NASA SBIR 2019-I Solicitation

Proposal Summary

 19-1- H6.22-3899
 Deep Neural Net and Neuromorphic Processors for In-Space Autonomy and Cognition
 Energy Efficient High-Throughput Neuromorphic Processor for Deep Reinforcement Learning
SMALL BUSINESS CONCERN (Firm Name, Mail Address, City/State/Zip, Phone)
Prixarc, LLC
2673 Commons Boulevard, Suite 55
Beavercreek, OH 45431- 3833
(937) 782-8206

Principal Investigator (Name, E-mail, Mail Address, City/State/Zip, Phone)

Dr. Sanjeevi Sirisha Karri
2673 Commons Blvd., Suite 55 Beavercreek, OH 45431 - 3833
(802) 829-8375

Business Official (Name, E-mail, Mail Address, City/State/Zip, Phone)

Dr. Vamsy Chodavarapu
2673 Commons Blvd., Suite 55 Beavercreek, OH 45431 - 3833
(937) 782-8206
Estimated Technology Readiness Level (TRL) :
Begin: 2
End: 4
Technical Abstract (Limit 2000 characters, approximately 200 words)

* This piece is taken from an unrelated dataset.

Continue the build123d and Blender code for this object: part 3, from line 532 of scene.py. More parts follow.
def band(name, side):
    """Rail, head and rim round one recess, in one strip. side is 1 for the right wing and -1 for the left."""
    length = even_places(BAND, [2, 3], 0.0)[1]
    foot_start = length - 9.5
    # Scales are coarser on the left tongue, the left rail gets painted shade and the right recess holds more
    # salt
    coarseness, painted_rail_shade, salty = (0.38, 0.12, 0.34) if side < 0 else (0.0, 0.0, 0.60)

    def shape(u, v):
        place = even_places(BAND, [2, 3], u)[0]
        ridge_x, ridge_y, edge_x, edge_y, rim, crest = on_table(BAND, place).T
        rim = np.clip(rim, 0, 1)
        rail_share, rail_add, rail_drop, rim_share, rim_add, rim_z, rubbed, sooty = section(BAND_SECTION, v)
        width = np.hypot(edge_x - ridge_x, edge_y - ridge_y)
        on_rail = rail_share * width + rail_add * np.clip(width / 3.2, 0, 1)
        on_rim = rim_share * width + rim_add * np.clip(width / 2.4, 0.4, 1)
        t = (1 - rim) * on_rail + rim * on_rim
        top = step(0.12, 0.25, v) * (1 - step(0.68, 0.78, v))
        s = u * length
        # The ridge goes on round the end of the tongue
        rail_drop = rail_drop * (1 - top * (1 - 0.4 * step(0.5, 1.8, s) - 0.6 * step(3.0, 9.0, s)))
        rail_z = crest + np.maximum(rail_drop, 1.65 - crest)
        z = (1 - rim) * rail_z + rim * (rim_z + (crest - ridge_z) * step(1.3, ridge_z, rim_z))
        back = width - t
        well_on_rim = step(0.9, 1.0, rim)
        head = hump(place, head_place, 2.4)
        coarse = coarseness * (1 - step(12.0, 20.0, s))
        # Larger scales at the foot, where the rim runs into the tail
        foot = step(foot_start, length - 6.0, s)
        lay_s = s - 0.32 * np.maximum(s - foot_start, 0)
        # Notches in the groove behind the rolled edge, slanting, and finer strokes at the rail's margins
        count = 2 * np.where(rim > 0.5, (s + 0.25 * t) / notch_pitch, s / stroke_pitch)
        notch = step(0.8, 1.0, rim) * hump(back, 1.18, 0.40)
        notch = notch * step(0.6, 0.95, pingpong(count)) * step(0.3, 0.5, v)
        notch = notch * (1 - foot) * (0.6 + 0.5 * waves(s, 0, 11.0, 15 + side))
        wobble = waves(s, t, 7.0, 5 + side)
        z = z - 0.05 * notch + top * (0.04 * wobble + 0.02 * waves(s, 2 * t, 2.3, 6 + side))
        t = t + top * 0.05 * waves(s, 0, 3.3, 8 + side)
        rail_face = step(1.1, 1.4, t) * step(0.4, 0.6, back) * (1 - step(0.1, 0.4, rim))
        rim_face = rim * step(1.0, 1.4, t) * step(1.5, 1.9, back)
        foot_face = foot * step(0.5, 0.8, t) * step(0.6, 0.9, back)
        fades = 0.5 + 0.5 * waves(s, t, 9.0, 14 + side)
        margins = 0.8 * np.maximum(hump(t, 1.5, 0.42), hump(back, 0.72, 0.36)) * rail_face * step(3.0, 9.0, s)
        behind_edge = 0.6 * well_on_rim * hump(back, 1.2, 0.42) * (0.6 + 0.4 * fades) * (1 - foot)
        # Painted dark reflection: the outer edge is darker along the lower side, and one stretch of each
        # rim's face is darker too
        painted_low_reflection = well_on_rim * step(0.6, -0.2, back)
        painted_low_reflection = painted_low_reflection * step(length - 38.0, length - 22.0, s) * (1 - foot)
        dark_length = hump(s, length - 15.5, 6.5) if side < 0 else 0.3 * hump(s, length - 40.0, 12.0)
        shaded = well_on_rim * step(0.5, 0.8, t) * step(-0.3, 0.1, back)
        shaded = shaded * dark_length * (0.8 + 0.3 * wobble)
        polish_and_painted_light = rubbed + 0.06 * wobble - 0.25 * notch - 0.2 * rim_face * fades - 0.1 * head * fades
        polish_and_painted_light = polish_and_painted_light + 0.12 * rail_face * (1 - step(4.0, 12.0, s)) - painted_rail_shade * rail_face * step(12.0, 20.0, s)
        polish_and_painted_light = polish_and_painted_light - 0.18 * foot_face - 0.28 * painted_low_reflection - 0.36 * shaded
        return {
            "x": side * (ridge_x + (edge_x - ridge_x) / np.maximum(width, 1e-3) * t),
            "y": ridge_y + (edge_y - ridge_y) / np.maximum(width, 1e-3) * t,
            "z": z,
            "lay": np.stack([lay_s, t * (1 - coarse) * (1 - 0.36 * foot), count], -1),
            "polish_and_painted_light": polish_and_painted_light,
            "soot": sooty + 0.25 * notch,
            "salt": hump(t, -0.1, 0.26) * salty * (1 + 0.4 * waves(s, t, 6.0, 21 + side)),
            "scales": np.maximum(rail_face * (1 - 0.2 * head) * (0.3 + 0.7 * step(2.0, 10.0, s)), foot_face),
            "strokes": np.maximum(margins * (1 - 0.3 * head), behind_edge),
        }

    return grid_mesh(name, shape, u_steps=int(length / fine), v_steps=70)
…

In space environments, particularly for low powered satellites (such as cubesats), onboard neural processing has many applications. One of the key neural algorithms that would be highly useful is reinforcement learning for cognitive communications in software-defined radios. In reinforcement learning a policy function is used for determining action and needs to be updated based on environmental inputs. This function can become extremely complex and is often approximated using deep learning networks, thus leading to deep reinforcement learning algorithms. The updating of these deep networks themselves can be highly energy consuming. At present there are no low SWaP, high throughput deep reinforcement learning processors available commercially. Thus the objective of this work is to develop highly efficient neuromorphic processors for deep reinforcement learning, particularly for cognitive communications. In this work we will examine application properties of deep reinforcement learning algorithms in terms of their hardware requirements, and then make efficient hardware for them. A key component of this work will be to make highly energy efficient processors for training deep learning networks – this is the most computationally demanding task of the algorithm. We will look at multiple design options and evaluate their performance for several deep reinforcement learning based cognitive communications datasets. We will select the best architecture option for prototyping as a scale down version an FPGA for verification. This work builds on very extensive work we have done in the past on efficient processors for training deep networks. In Phase II we will design a full chip based on the best option in Phase I and characterize its performance. We will collaborate with researchers at NASA Glenn and at AFRL for this work. The chip will have many commercial applications, including cubesats, UAVs, commercial and personal radio communications, and big data applications.

Potential NASA Applications (Limit 1500 characters, approximately 150 words)

Cognitive communications: The low power architecture for deep reinforcement learning will be ideally suited for cognitive communications task. This requires online training of a deep network and will handled by the proposed chip study at very low power.

Potential Non-NASA Applications (Limit 1500 characters, approximately 150 words)

Commercial terrestrial and personal radio applications where smarter communications may be needed; Robotics; Big data analytics; Bioinformatics; Data mining.

Duration: 6

Form Generated on 06/16/2019 23:18:04